If she is not financially supporting the child, and you can evidence that she is wanting you to pay all bills and then child support, I would go down the legal route.

Apply for a None Molestation Order based on Financial Abuse, and a Child Arrangements Order, contesting residence.
Your Position is that she is neglecting the child by not contributing in any way towards the child's needs, while being entitled to claim child benefit and therefore tax credits. Therefore she is using the children as a source of income, and living cost free in your house.

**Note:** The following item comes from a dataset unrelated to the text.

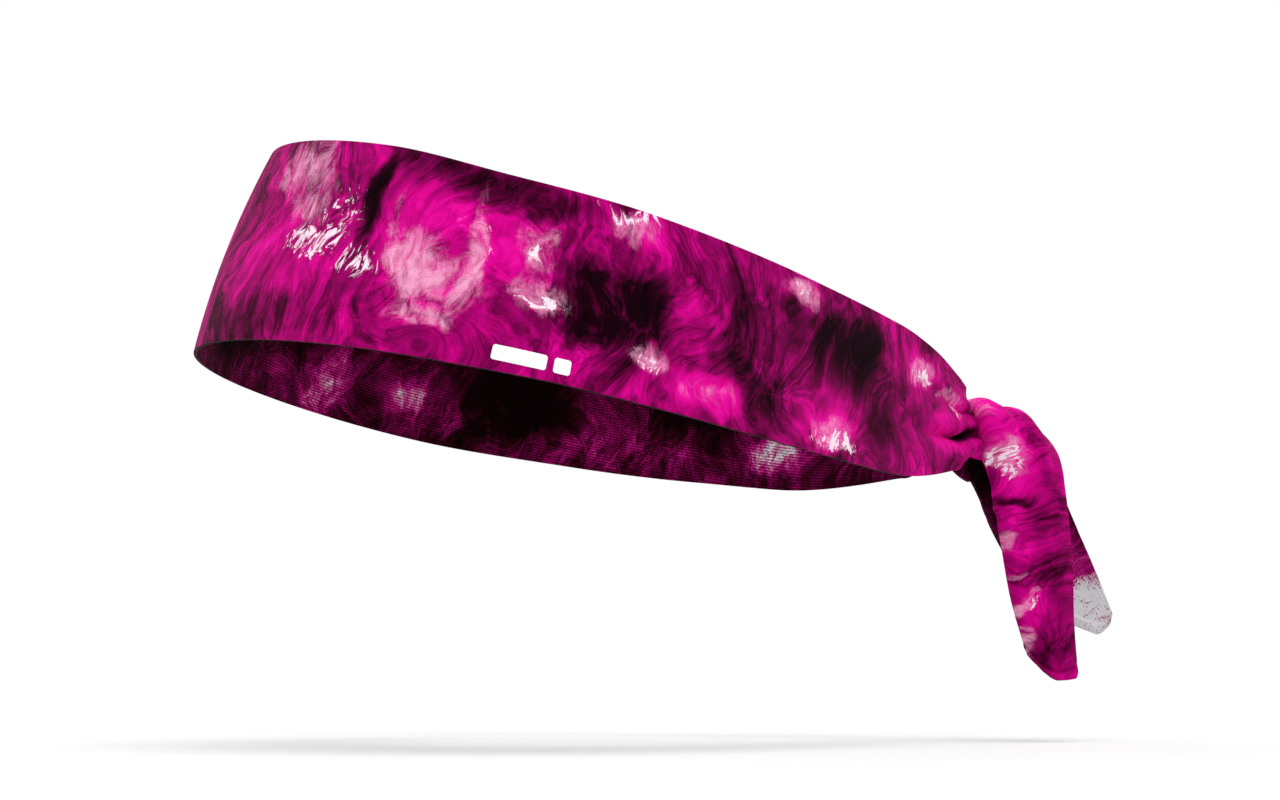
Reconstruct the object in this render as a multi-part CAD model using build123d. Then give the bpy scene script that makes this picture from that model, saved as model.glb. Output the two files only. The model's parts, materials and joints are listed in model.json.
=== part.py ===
from build123d import *
import math
import os

# A sports tie headband: one long strip of stretch knit, tapered to both ends, tied at the back with a half knot.
# Millimetres, +Z up, as worn on an upright head: -X is the forehead, +X the knot, -Y the wearer's left.
# The origin is the middle of the head opening. The band sits tilted, higher on the forehead than at the nape.

# ---- the loop round the head ----
CLOTH = 1.0               # thickness of the knit
LOOP_HALF_LENGTH = 102.0  # half the distance from forehead to knot
LOOP_HALF_WIDTH = 71.5
TEARDROP = 0.45           # how much fuller the forehead end is than the knot end
SQUARENESS = 0.08         # fills the loop out between its ends
SIDE_DIP = 2.6            # the sides run this much lower than the two ends
BAND_TILT = 12.8          # degrees, forehead up
END_LEAN = 8.0            # degrees that the wall leans in at its top, at forehead and knot
SIDE_LEAN = 12.4          # the same at the sides

# width of the strip at shares of the way from forehead (0) to knot (1)
WIDTHS = [(0.0, 54.6), (0.3, 51.4), (0.55, 47.2), (0.72, 39.2), (0.86, 22.2), (1.0, 13.3)]

PANEL_END = 0.28          # share of the way to the knot where the forehead panel ends
WING_END = 0.865          # and where a wing is gathered into its strand
PANEL_SECTIONS = 9
WING_SECTIONS = 11

# ---- the tails ----
TAIL_SIDE = 8.5           # a tail's middle plane, left or right of the knot
TAIL_THICKNESS = 1.6      # the tails are the strip folded on itself in places
BEND_GAP = 0.35           # free space between two lengths of a tail that bend on each other
CORNER_ROUND = 2.4        # at a tail's cut corners

# The right wing's end passes over the knot and hangs on the left, and the left wing's end the other way.
# pivot is (back, up) from the origin; lean is in degrees back from straight down; bends are distances
# below the pivot, and widths are there; cut is the slanting end, as (back, below the pivot) in the tail's plane.
RIGHT_TAIL = {
    "side": -1,
    "pivot": (111.5, -27.0),
    "lean": 9.1,
    "bends": [12.0, 36.0],
    "widths": [22.2, 18.6],
    "cut": [(-7.3, 53.6), (0.0, 62.2), (6.6, 62.6)],
}
LEFT_TAIL = {
    "side": 1,
    "pivot": (114.5, -27.5),
    "lean": 24.0,
    "bends": [12.0, 29.0],
    "widths": [20.8, 20.8],
    "cut": [(-10.2, 41.0), (5.4, 55.0), (10.4, 50.0)],
}
TAIL_ROOT_RADIUS = 9.6    # the round top of a tail, where it turns over the knot

# ---- the knot ----
KNOT_RIGHT_RISE = 5.8     # the right strand passes this far over the knot's middle
KNOT_LEFT_DROP = 3.7      # and the left strand this far under it
STRAND_SIDES = 12         # straight sides round a strand

# ---- the heat-transfer print: a plain bar and dot ----
PRINT_THICKNESS = 0.2
PRINT_STAND_OFF = 0.12
PRINT_SHARE = 0.361       # the middle of the bar, as a share of the way to the knot
PRINT_DROP = 20.3         # below the middle line of the strip
PRINT_BAR = (12.4, 3.8)
PRINT_DOT = (3.8, 3.8)
PRINT_GAP = 1.6
PRINT_SECTIONS = 4


def strip_width(share):
    """Width of the strip: a cubic between the stations that never overshoots them."""
    slopes = [(b[1] - a[1]) / (b[0] - a[0]) for a, b in zip(WIDTHS, WIDTHS[1:])]
    tangents = [0.0] + [2 * p * q / (p + q) for p, q in zip(slopes, slopes[1:])] + [slopes[-1] / 2]
    last = len(slopes) - 1
    i = next((n for n in range(last) if share <= WIDTHS[n + 1][0]), last)
    (s0, w0), (s1, w1) = WIDTHS[i], WIDTHS[i + 1]
    step = s1 - s0
    t = (share - s0) / step
    return (
        w0 * (2 * t**3 - 3 * t**2 + 1)
        + step * tangents[i] * (t**3 - 2 * t**2 + t)
        + w1 * (3 * t**2 - 2 * t**3)
        + step * tangents[i + 1] * (t**3 - t**2)
    )


def tilted(v):
    """From the loop's own level plane to the worn position."""
    t = math.radians(BAND_TILT)
    return Vector(v.X * math.cos(t) + v.Z * math.sin(t), v.Y, v.Z * math.cos(t) - v.X * math.sin(t))


def loop_point(angle, side):
    """The strip's middle line before the tilt; angle is 0 at the forehead, side is -1 on the wearer's left."""
    full = 1 + TEARDROP * math.cos(angle) - SQUARENESS * math.cos(2 * angle)
    return Vector(
        -LOOP_HALF_LENGTH * math.cos(angle),
        side * LOOP_HALF_WIDTH * full * math.sin(angle),
        -SIDE_DIP * math.sin(angle) ** 2,
    )


def wall_frame(share, side):
    """Middle point, outward direction and up-the-cloth direction of the wall."""
    angle = math.pi * share
    step = 1e-3
    along = loop_point(angle + step, side) - loop_point(angle - step, side)
    out = Vector(along.Y, -along.X, 0).normalized() * -side
    lean = math.radians(SIDE_LEAN * math.sin(angle) ** 2 + END_LEAN * math.cos(angle) ** 2)
    up = Vector(0, 0, 1) * math.cos(lean) - out * math.sin(lean)
    normal = out * math.cos(lean) + Vector(0, 0, 1) * math.sin(lean)
    return tilted(loop_point(angle, side)), tilted(normal), tilted(up)


def wall_section(share, side, low, high, inner, outer):
    """A rectangle across the wall: low to high up the cloth, inner to outer through it."""
    middle, out, up = wall_frame(share, side)
    corners = [(inner, low), (outer, low), (outer, high), (inner, high)]
    return Wire.make_polygon([middle + out * n + up * h for n, h in corners])


def cloth_section(share, side):
    half = strip_width(share) / 2
    return wall_section(share, side, -half, half, -CLOTH / 2, CLOTH / 2)


def spread(first, last, count):
    return [first + (last - first) * i / (count - 1) for i in range(count)]


def forehead_panel():
    sections = []
    for share in spread(-PANEL_END, PANEL_END, PANEL_SECTIONS):
        sections.append(cloth_section(abs(share), -1 if share < 0 else 1))
    return Solid.make_loft(sections)


def wing(side):
    return Solid.make_loft([cloth_section(s, side) for s in spread(PANEL_END, WING_END, WING_SECTIONS)])


# ---- the knot: the right strand passes over the left one ----
def knot_point(out, sideways, up):
    """A point measured from the back end of the loop, before the tilt: out, to the wearer's right, up."""
    return tilted(Vector(LOOP_HALF_LENGTH + out, sideways, up))


def strand_section(centre, along, across, wide, thick):
    """An oval of straight sides, square to the strand's run."""
    plane = Plane(origin=centre, x_dir=across, z_dir=along)
    turns = [2 * math.pi * i / STRAND_SIDES for i in range(STRAND_SIDES)]
    oval = [(wide / 2 * math.cos(t), thick / 2 * math.sin(t)) for t in turns]
    return Wire.make_polygon([plane.from_local_coords(Vector(x, y, 0)) for x, y in oval])


def knot_strand(side, rise):
    """The gathered end of a wing, through the knot to where its tail hangs, on the other side.

    side is the wing's side, and rise is the strand's height over the knot's middle, below zero for the one beneath.
    """
    turn = math.copysign(1, rise)
    middle, out, up = wall_frame(WING_END, side)
    sections = [strand_section(middle, out.cross(up) * side, up * turn, strip_width(WING_END), CLOTH)]
    stations = [
        # centre, run and wide direction, each as (out, across the knot, up), then how wide and how thick
        ((-5.2, 7.8, 0.1 * rise), (0.6, -0.8, 0.0), (0.0, 0.0, turn), 11.0, 3.8),
        ((-1.2, 3.6, 0.75 * rise), (0.6, -0.75, 0.07 * rise), (0.5, 0.3, 0.7 * turn), 8.6, 4.2),
        ((2.0, -1.4, rise), (0.5, -0.8, -0.1), (0.8, 0.5, 0.2 * turn), 8.0, 4.2),
        ((4.6, -4.7, 0.8 + 0.35 * rise), (0.3, -0.4, -0.8), (0.9, 0.1, 0.3), 8.4, 3.6),
        ((6.6, -5.6, -5.2 + 0.35 * rise), (0.3, 0.0, -0.95), (0.95, 0.0, 0.3), 9.0, 2.8),
    ]
    for centre, run, across_strand, wide, thick in stations:
        here, along, aside = (Vector(x, y * side, z) for x, y, z in (centre, run, across_strand))
        sections.append(strand_section(knot_point(*here), tilted(along), tilted(aside), wide, thick))
    return Solid.make_loft(sections, ruled=True)


# ---- the tails: three lengths each, hanging in a plane beside the knot ----
def pivot(tail):
    back, up = tail["pivot"]
    return Vector(back, tail["side"] * TAIL_SIDE, up)


def down(tail):
    lean = math.radians(tail["lean"])
    return Vector(math.sin(lean), 0, -math.cos(lean))


def along_bend(tail):
    """Unit direction of a bend of the tail, backwards."""
    lean = math.radians(tail["lean"])
    return Vector(math.cos(lean), 0, math.sin(lean))


def bend_point(tail, bend):
    return pivot(tail) + down(tail) * tail["bends"][bend]


def tail_plane(tail):
    """The tail's own plane: local +X backwards, local +Y up the tail."""
    return Plane(origin=pivot(tail), x_dir=along_bend(tail), z_dir=(0, -1, 0))


def cloth_plate(tail, outline):
    return extrude(tail_plane(tail) * outline, TAIL_THICKNESS / 2, both=True)


def rounded_upper_edge(tail, bend):
    """A half-round edge that turns in the bend."""
    plane = Plane(origin=bend_point(tail, bend), x_dir=(0, 1, 0), z_dir=along_bend(tail))
    return plane * Cylinder(TAIL_THICKNESS / 2, tail["widths"][bend])


def outline_of(corners):
    return make_face(Polyline(*corners, close=True))


def tail_root(tail):
    """A round top beside the knot and a short fall to the first bend."""
    radius, half = TAIL_ROOT_RADIUS, tail["widths"][0] / 2
    stop = tail["bends"][0] - TAIL_THICKNESS / 2 - BEND_GAP
    fall = outline_of([(-radius, 0), (radius, 0), (half, -stop), (-half, -stop)])
    return cloth_plate(tail, Circle(radius) + fall).solid()


def tail_middle(tail):
    (top, bottom), (top_width, bottom_width) = tail["bends"], tail["widths"]
    stop = bottom - TAIL_THICKNESS / 2 - BEND_GAP
    a, b = top_width / 2, bottom_width / 2
    outline = outline_of([(-a, -top), (a, -top), (b, -stop), (-b, -stop)])
    return (cloth_plate(tail, outline) + rounded_upper_edge(tail, 0)).solid()


def tail_tip(tail):
    top, half = tail["bends"][1], tail["widths"][1] / 2
    cut = [(back, -below) for back, below in tail["cut"]]
    outline = outline_of([(half, -top), (-half, -top)] + cut)
    cut_corners = outline.vertices().filter_by(lambda v: v.Y < -top - 1)
    outline = fillet(cut_corners, CORNER_ROUND)
    return (cloth_plate(tail, outline) + rounded_upper_edge(tail, 1)).solid()


# ---- the print on the left wing ----
def share_per_mm(share):
    """How much a millimetre along the left wall is, as a share of the way to the knot."""
    ahead = 0.01
    return ahead / (wall_frame(share + ahead, -1)[0] - wall_frame(share, -1)[0]).length


def print_patch(centre, length, height):
    """A thin rectangle that follows the cloth; centre is a share of the way to the knot."""
    half = length / 2 * share_per_mm(centre)
    inner = CLOTH / 2 + PRINT_STAND_OFF
    low, high = -PRINT_DROP - height / 2, -PRINT_DROP + height / 2
    sections = []
    for share in spread(centre - half, centre + half, PRINT_SECTIONS):
        sections.append(wall_section(share, -1, low, high, inner, inner + PRINT_THICKNESS))
    return Solid.make_loft(sections)


def transfer_print():
    bar_to_dot = (PRINT_BAR[0] + PRINT_DOT[0]) / 2 + PRINT_GAP
    bar = print_patch(PRINT_SHARE, *PRINT_BAR)
    dot = print_patch(PRINT_SHARE + bar_to_dot * share_per_mm(PRINT_SHARE), *PRINT_DOT)
    return Compound([bar, dot])


def build():
    parts = {
        "forehead_panel": forehead_panel(),
        "left_wing": wing(-1),
        "right_wing": wing(1),
        "left_knot_strand": knot_strand(-1, -KNOT_LEFT_DROP),
        "right_knot_strand": knot_strand(1, KNOT_RIGHT_RISE),
        "transfer_print": transfer_print(),
    }
    for name, tail in (("right_tail", RIGHT_TAIL), ("left_tail", LEFT_TAIL)):
        parts[f"{name}_root"] = tail_root(tail)
        parts[f"{name}_middle"] = tail_middle(tail)
        parts[f"{name}_tip"] = tail_tip(tail)
    return parts


if __name__ == "__main__":
    os.makedirs("parts", exist_ok=True)
    for node, shape in build().items():
        export_step(shape, f"parts/{node}.step")
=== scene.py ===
import json
import math
import bpy
import numpy as np
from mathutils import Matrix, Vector


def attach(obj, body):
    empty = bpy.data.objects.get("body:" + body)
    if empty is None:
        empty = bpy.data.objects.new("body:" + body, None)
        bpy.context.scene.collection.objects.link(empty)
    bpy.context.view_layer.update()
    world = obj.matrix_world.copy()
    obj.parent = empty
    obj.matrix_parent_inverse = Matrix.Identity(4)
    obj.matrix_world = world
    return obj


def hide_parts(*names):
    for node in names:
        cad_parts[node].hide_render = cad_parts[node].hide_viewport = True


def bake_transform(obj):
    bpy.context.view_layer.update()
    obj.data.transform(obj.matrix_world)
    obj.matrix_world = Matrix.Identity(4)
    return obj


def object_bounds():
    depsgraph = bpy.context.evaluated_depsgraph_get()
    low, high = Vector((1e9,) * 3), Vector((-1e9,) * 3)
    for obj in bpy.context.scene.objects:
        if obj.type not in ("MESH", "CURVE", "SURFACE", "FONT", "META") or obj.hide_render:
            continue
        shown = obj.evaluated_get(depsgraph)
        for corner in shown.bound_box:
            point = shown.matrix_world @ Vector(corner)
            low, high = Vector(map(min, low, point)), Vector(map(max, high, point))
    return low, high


# A sports tie headband: one strip of printed stretch knit, tapered, tied behind the head with a half knot.
# Shapes are worked out in millimetres in the CAD's frame and written to meshes in metres.
# Along the strip, s runs from the middle of the forehead, positive on the wearer's left.
# Across it, t runs from the lower edge, -1, to the upper edge, +1.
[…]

If you was the resident parent, you claim child benefit, tax credits and child support, and go through the formal eviction process to remove her from the house (if its not ordered as part of the None Molestation Order).
Posts made by me are my opinion and any factual information should be checked out. If you do not have a Solicitor, often your local CAB can get you some initial advice.
Reply
#5
The problem with letting the property get repossessed through non payment will mess up your credit score and thus affect your chances of buying another property and perhaps even renting. If the house was repossessed and the Bank sells it for less that the mortgage amount there will be debt which will have to be paid by you.

It may be worth your while to speak to the bank and ask for the mortgage to be put on interest only until the situation is sorted one way or another.